RS: Can you talk a little about the current state of Animal/Paw Tracks records? How is the label connected to Animal Collective?
GEOLOGIST: It is a misconception that we sit in an office all day running Paw Tracks. Our friend Todd, who also runs Acute and Carpark, offered to help us run a label where we can do whatever we want. He deserves all the credit for running it day to day and getting the records distributed and reviewed. We don’t do shit except decide what is released and, as you can see, we don’t release much. We have pretty high standards. We want it to be a place where we can do our own projects, aside from AC-stuff, but we also want to put out other people’s music. That’s the hard part. There are tons of great bands out there but they usually already work with labels, or there are labels that already help out the style of music that a band plays. We’ve tried to put out people like Ariel Pink and the Peppermints who, as far as we’re concerned, don’t get the attention they deserve. Hopefully, we’ll find more worthwhile projects. Right now we don’t get out much to see other shows and stuff.
RS: Finally, I’m curious how the Prospect Hummer recordings worked, in terms of songwriting?
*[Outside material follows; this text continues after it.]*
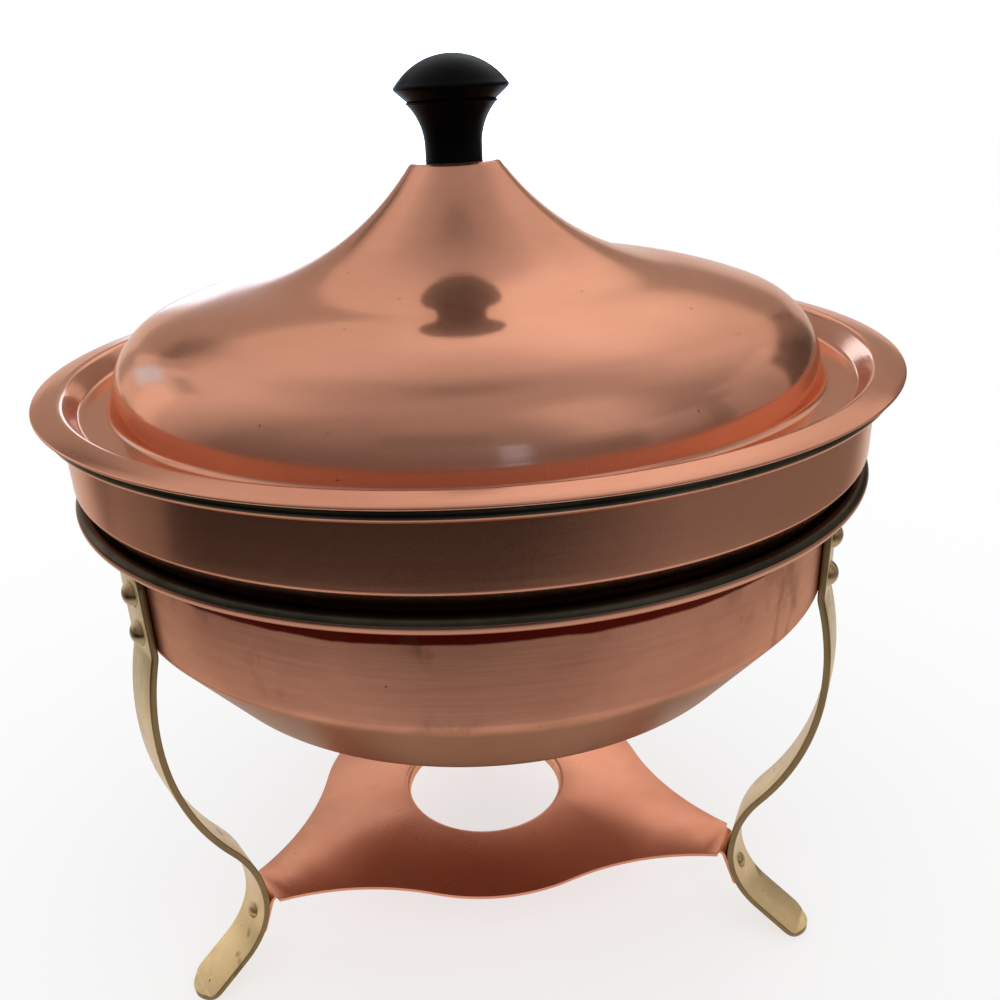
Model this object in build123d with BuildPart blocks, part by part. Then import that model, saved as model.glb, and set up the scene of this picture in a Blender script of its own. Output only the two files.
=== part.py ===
"""Chafing dish: a water pan on three bent legs, a food pan that nests in it, and a domed lid.

Millimetres, Z up. The origin is on the floor, on the axis of the pans, and one leg points to +Y.
"""
from build123d import *
from math import acos, asin, atan2, cos, hypot, radians, sin, sqrt, tan
import os

os.makedirs("parts", exist_ok=True)

# Stock
sheet = 1.0
plate_sheet = 1.2
strap_thickness = 2.4
strap_width = 17.6

# Fits
lift_gap = 0.3
nest_gap = 2.5
screw_play = 0.3

# Rims, each rolled round a wire
bead_diameter = 5.2

# Water pan: outer faces, heights above the floor
water_radius = 128.5
water_rim_height = 188.2
water_rim_overhang = 10.5
water_lip_bend = 3.0
water_wall_depth = 37.7
water_crease_bend = 5.0
water_cone_reach = 24.6
water_cone_depth = 31.9
water_floor_bend = 9.0

# Food pan: how far its seat and its band stand out from the water pan's wall, and its own heights
food_seat_reach = 3.7
food_seat_bend = 1.5
food_band_reach = 9.5
food_band_rise = 8.3
food_band_bend = 2.0
food_rim_rise = 31.4
food_rim_overhang = 5.5
food_throat_bend = 3.0
food_floor_bend = 20.0
water_space = 21.4

# Lid: how far its parts reach past or inside the food pan's wall, and heights above its flange
flange_overhang = 8.0
flange_inset = 1.2
flange_bend = 2.6
trough_inset = 5.7
trough_width = 9.9
trough_depth = 6.8
trough_bend = 2.2
dome_wall_lean = 12.6
dome_wall_height = 7.6
shoulder_inset = 17.2
shoulder_rise = 18.75
flank_inset = 48.2
flank_rise = 26.9
knob_seat_radius = 15.0
knob_seat_rise = 62.5
knob_seat_bend = 2.0

# Knob, heights above its seat on the lid
knob_base_radius = 9.5
knob_neck_height = 5.0
knob_collar_radius = 14.5
knob_collar_height = 17.6
knob_collar_bead = 0.7
knob_rim_radius = 18.8
knob_rim_height = 22.0
knob_rim_edge = 1.2
knob_height = 32.5

# Screw and washer under the knob
screw_radius = 2.0
screw_grip = 10.0
screw_end_room = 1.0
screw_head_radius = 4.0
screw_head_height = 2.6
screw_slot_width = 1.1
screw_slot_depth = 1.2
washer_radius = 6.5
washer_thickness = 1.0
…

AVEY TARE: I think Prospect Hummer happened at a time when Vashti was still very unsure of herself and of stepping back into the recording/public domain side of the music world. Though we all think she has the most beautiful voice ever and created one of the most beautiful records ever, her confidence had been shot a little at that point because of unfortunate experiences with the music industry. I think it took some time to regain that confidence but we tried our best to stand behind her the whole way. It was our original intent to have the project be fully collaborative though we had written three of the songs — the first two were basically Sung Tongs outtakes — on our own. So we sent Vahsti the music and the lyrics and told her she could contribute whatever she wanted. But she was still a little shy in terms of her guitar playing, so she basically just sang. But ohhhhh what a beautiful job she did.